Une autre parure est composée d’une bague et d’une paire de boucles d’oreille en forme d’orchidées. La tige en or et les bourgeons sont sertis de tsavorites sur une branche fine de seulement quelques millimètres. Des opales blanches irradient des reflets rosés du titane teinté et les pétales sont pavés de diamants, d’améthystes et de grenats ou bien recouverts d’une fine couche de céramique blanche. Il s’agit là d’une innovation et d’une prouesse technique. La maison Chopard avait déjà surpris au début de l’année lorsqu’elle a présenté sa collection Magical Setting, une démonstration que l’art du sertissage joaillier n’a pas encore dévoilé toutes ses prouesses. Cette nouvelle ligne est en apparence classique, avec une pierre de centre taille brillant et des pierres précieuses en entourage. En fait, la pierre centrale de cette fleur pavée est sertie de griffes pratiquement
invisibles et les pierres qui l’entourent sont maintenues en place sans support apparent, ni pièce de métal visible. Une technique brevetée qui permet à la lumière de mieux circuler autour des gemmes sans rencontrer l’opacité du métal et de les éclairer ainsi d’un jour nouveau.

Haute horlogerie
La maison londonienne Graff a exposé lors du salon Baselworld des montres entièrement serties de diamants jaunes, y compris sur le bracelet, dont un modèle de couleur Fancy Vivid Yellow. La pièce compte 204 diamants jaunes pour un total de 32 carats.

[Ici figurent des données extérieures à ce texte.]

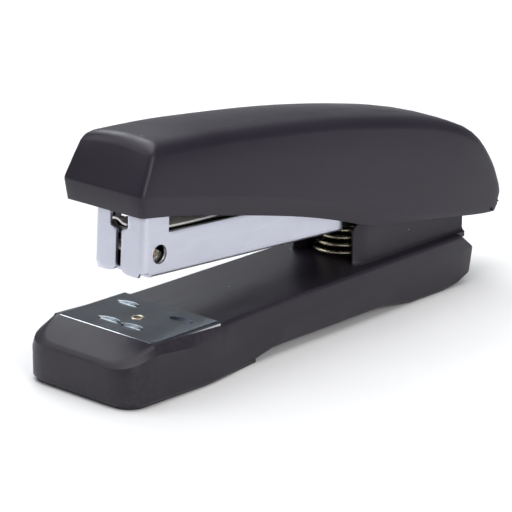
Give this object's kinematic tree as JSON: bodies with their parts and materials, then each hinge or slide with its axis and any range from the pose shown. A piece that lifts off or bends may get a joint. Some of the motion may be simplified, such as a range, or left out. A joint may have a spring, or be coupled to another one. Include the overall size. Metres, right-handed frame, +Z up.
{
  "type": "stapler",
  "caption": "Desktop half-strip stapler: moulded base with a push-up clinching plate, sprung staple magazine, and a hinged cover that drives the staples.",
  "frame": {"origin": "on the table, under the middle of the stapler's overall length and width", "axes": "+Z up; -Y towards the nose, where paper goes in; +X to the right when the nose points at the viewer"},
  "size_m": [0.033, 0.1323, 0.0544],
  "materials": {
    "charcoal_plastic": "satin moulded plastic, very dark charcoal with a navy cast",
    "nickel_steel": "bright nickel plate on folded sheet steel",
    "bare_steel": "zinc-plated steel, slightly brushed",
    "anvil_chrome": "polished chrome plate",
    "brass": "worn brass",
    "pad_rubber": "matt black rubber",
    "black_nylon": "black nylon",
    "spring_wire": "drawn spring steel with a warm tint"
  },
  "bodies": {
    "base": {"base_shell": "charcoal_plastic", "base_plate": "bare_steel", "base_plate_screws": "bare_steel", "front_pad": "pad_rubber", "rear_pad": "pad_rubber", "hinge_bracket": "bare_steel", "bracket_screws": "bare_steel", "pivot_pin": "bare_steel", "pivot_clips": "bare_steel", "base_spring": "spring_wire"},
    "anvil": {"anvil_plate": "anvil_chrome", "anvil_post": "brass", "anvil_button": "black_nylon", "anvil_spring": "spring_wire"},
    "magazine": {"magazine_channel": "nickel_steel", "staple_rail": "bare_steel", "rail_pin": "brass", "rail_rivets": "bare_steel", "guide_rod": "bare_steel", "pusher_spring": "spring_wire", "end_block": "black_nylon", "block_pin": "bare_steel"},
    "follower": {"pusher": "black_nylon"},
    "return_spring": {"return_leaf_spring": "spring_wire", "leaf_bush": "black_nylon"},
    "handle": {"top_cover": "charcoal_plastic", "handle_frame": "bare_steel", "driver_blade": "bare_steel", "driver_rivets": "bare_steel", "leaf_pin": "bare_steel", "cover_screws": "bare_steel"}
  },
  "joints": [
    {"name": "magazine_press", "type": "hinge", "parent": "base", "child": "magazine", "pos_m": [0, 0.0467, 0.026], "axis": [1, 0, 0], "range_deg": [0, 6.5], "stiffness_Nm_per_rad": 1.5, "springref_deg": -8.59, "deforming": ["base_spring"]},
    {"name": "handle_open", "type": "hinge", "parent": "magazine", "child": "return_spring", "pos_m": [0, 0.0467, 0.026], "axis": [-1, 0, 0], "range_deg": [0, 30]},
    {"name": "handle_press", "type": "hinge", "parent": "return_spring", "child": "handle", "pos_m": [0, 0.0467, 0.026], "axis": [1, 0, 0], "range_deg": [0, 4.8], "stiffness_Nm_per_rad": 4, "springref_deg": -8.59, "deforming": ["return_leaf_spring"]},
    {"name": "pusher_slide", "type": "slide", "parent": "magazine", "child": "follower", "axis": [0, 0.9984, -0.0558], "range_m": [0, 0.047], "stiffness_N_per_m": 30, "springref_m": -0.05, "deforming": ["pusher_spring"]},
    {"name": "anvil_lift", "type": "slide", "parent": "base", "child": "anvil", "axis": [0, 0, -1], "range_m": [-0.004, 0], "stiffness_N_per_m": 300, "springref_m": 0.006, "deforming": ["anvil_spring"]}
  ]
}
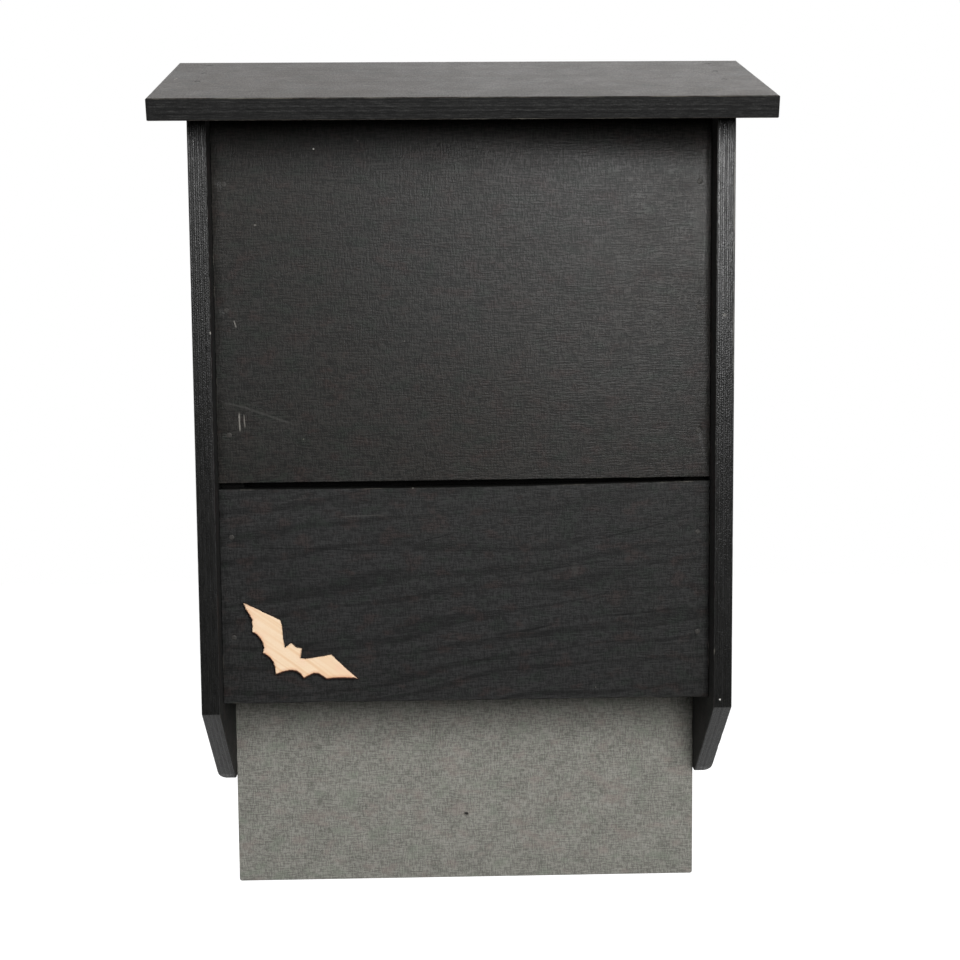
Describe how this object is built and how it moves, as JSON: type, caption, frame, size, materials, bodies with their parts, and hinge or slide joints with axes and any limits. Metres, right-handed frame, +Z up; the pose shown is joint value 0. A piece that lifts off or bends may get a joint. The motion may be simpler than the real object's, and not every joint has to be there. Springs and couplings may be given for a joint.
{
  "type": "bat box",
  "caption": "Wall-hung roosting box for bats in dark-stained plywood: sloping roof, recessed front panels with a vent, landing tail and a small bat silhouette.",
  "frame": {"origin": "middle of the back board's rear face: half way across and half way up the board, on the wall plane", "axes": "+Z up; +Y points out of the rear face into the wall, so the front of the box faces -Y; +X to the right seen from the front"},
  "size_m": [0.362, 0.1466, 0.5434],
  "materials": {
    "black_stained_ply": "thin black stain over visible grain, matte",
    "roof_ply": "black stain, matte, paler along the arrises",
    "inner_ply": "black stain, rough sawn with claw kerfs",
    "grey_board": "rough grey, finely speckled, unpainted",
    "pale_ply": "pale birch with burnt laser-cut edges",
    "zinc_steel": "zinc plated",
    "dark_steel": "blackened by the stain"
  },
  "bodies": {
    "root": {"left_cheek": "black_stained_ply", "right_cheek": "black_stained_ply", "upper_front_panel": "black_stained_ply", "lower_front_panel": "black_stained_ply", "roof": "roof_ply", "back_board": "grey_board", "bat_ornament": "pale_ply", "roost_partition": "inner_ply", "rear_spacer_left": "inner_ply", "rear_spacer_right": "inner_ply", "front_spacer_left": "inner_ply", "front_spacer_right": "inner_ply", "lower_panel_pin_left_1": "dark_steel", "lower_panel_pin_left_2": "dark_steel", "lower_panel_pin_right_1": "dark_steel", "lower_panel_pin_right_2": "dark_steel", "partition_pin_left_1": "dark_steel", "partition_pin_left_2": "dark_steel", "partition_pin_right_1": "dark_steel", "partition_pin_right_2": "dark_steel", "roof_pin_left_1": "dark_steel", "roof_pin_left_2": "dark_steel", "roof_pin_left_3": "dark_steel", "roof_pin_right_1": "dark_steel", "roof_pin_right_2": "dark_steel", "roof_pin_right_3": "dark_steel", "side_screw_left_1": "zinc_steel", "side_screw_left_2": "zinc_steel", "side_screw_left_3": "zinc_steel", "side_screw_right_1": "zinc_steel", "side_screw_right_2": "zinc_steel", "side_screw_right_3": "zinc_steel", "upper_panel_pin_left_1": "dark_steel", "upper_panel_pin_left_2": "dark_steel", "upper_panel_pin_left_3": "dark_steel", "upper_panel_pin_right_1": "dark_steel", "upper_panel_pin_right_2": "dark_steel", "upper_panel_pin_right_3": "dark_steel"}
  },
  "joints": []
}
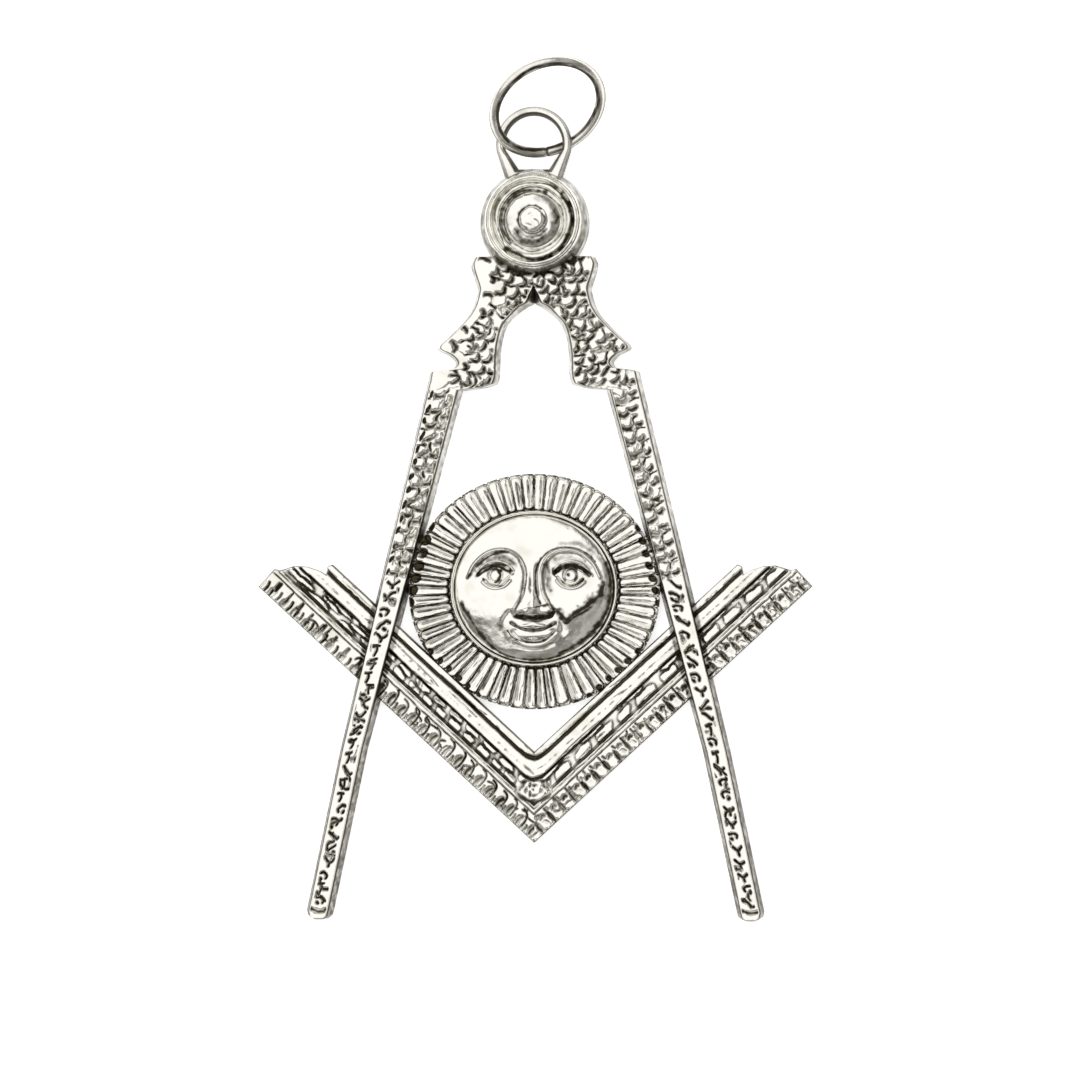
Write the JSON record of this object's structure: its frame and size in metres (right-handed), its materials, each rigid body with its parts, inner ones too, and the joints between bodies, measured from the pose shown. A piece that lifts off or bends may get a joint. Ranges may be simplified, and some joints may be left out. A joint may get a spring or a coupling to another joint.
{
  "type": "masonic collar jewel with jump ring",
  "caption": "Cast silver-coloured collar jewel: square and compasses with a smiling sun between the legs, hinge boss, suspension eye and a wire jump ring.",
  "frame": {"origin": "middle of the sun on the casting's flat back", "axes": "+Y from the feet to the suspension eye, +X to the right as seen from the front, +Z out of the front; the jewel lies on its back on the plane z = 0"},
  "size_m": [0.0552, 0.0853, 0.0093],
  "materials": {
    "antique_silver": "polished antique silver plate on cast white metal, dark brown-black tarnish in the recesses",
    "silver_wire": "bright silver-plated round wire with fine drawing marks"
  },
  "bodies": {
    "root": {"casting": "antique_silver", "jump_ring": "silver_wire"}
  },
  "joints": []
}
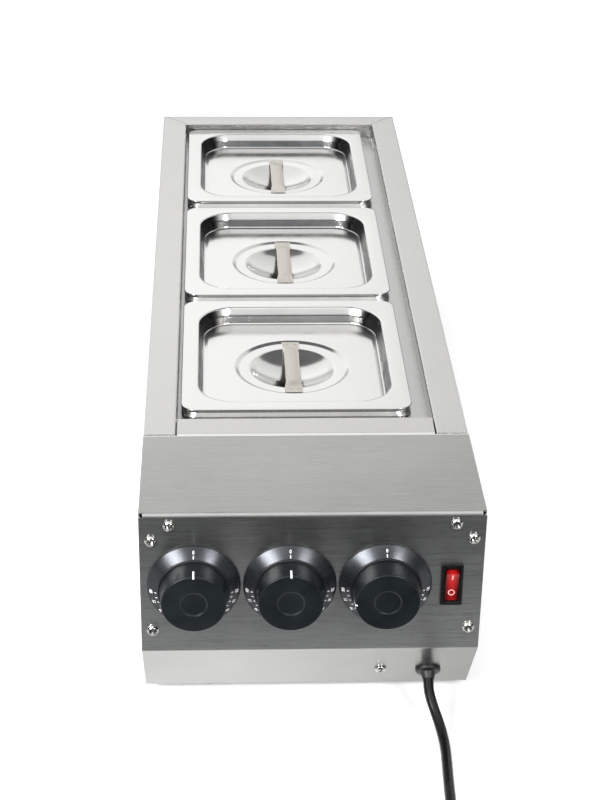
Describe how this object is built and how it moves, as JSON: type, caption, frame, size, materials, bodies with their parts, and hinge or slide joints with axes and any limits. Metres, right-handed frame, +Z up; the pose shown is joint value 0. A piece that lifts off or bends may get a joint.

Haute horlogerie et métiers d’art ont toujours été intimement liés. La manufacture Rolex flirte avec la joaillerie dans son nouveau modèle Oyster Perpetual Cosmograph Daytona où le motif qui se dessine sur le cadran semble évoquer un pelage félin. Sur la lunette, 36 diamants taille trapèze et sur le cadran pavé laqué noir, diamants et laque noire entrelacent les compteurs de chronographe couleur champagne. Le tout est habité dans un boîtier en or jaune massif. Une autre manufacture de renom, Patek Philippe a présenté à Bâle son modèle 5231J heure universelle haut artisanat. Un cadran en émail cloisonné, réalisé à la main, y représente l’Europe, l’Afrique et les Amériques.